You don’t have to look far to find disconcerting news about the present economy.  This AP story from one of our local papers lays out numbers that paint a vivid picture (emphasis mine):

There were nearly 6.4 unemployed workers, on average, for each available job at the end of November, according to Labor Department data released Tuesday. That’s up from 6.1 in October, and a record high.

There were 1.7 jobless people for each opening in December 2007, when the recession began.

Job openings fell sharply to 2.42 million in November from 2.57 million in October, according to the department’s Job Openings and Labor Turnover Survey.

That may sound like a lot, given the depths of the recession, but it’s the lowest number of job openings since July and the second-lowest since the department began tracking the data in 2000. It’s also about half the peak level of 4.8 million, reached in June 2007.

It will turn as our economy is almost constantly in a state of expanding or contracting.  The real issue on the horizon is retention as I have written about in the past.  Hiring is the key.  There are many salespeople today who are “corporate cocooning” until hiring picks up again.
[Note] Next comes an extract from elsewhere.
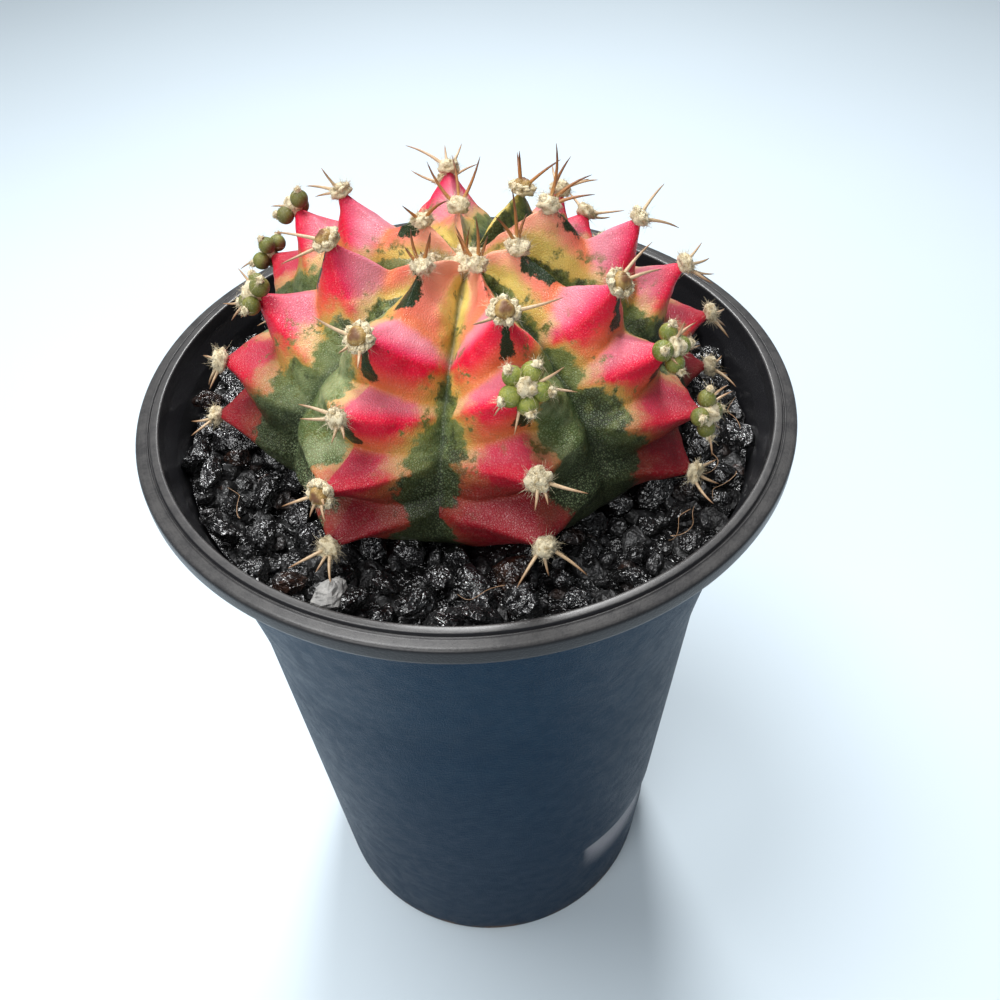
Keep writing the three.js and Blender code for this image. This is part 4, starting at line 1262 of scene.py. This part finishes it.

Earlier this week I spoke to just such a salesperson.  He is stuck in a development position where the company is eager to talk about supportive changes but reticent to act on them.  He is simply performing in the role as best as he can with the internal company factors working against him.  He basically said he is ready to leave once there are signs of expansion in the economy.

There is probably a ratio in the above quoted article that flips the exit light on for salespeople.  I won’t hazard a guess, but I suspect it won’t have to get back down to 1.7 jobless people for each opening to open the floodgates to job jumping.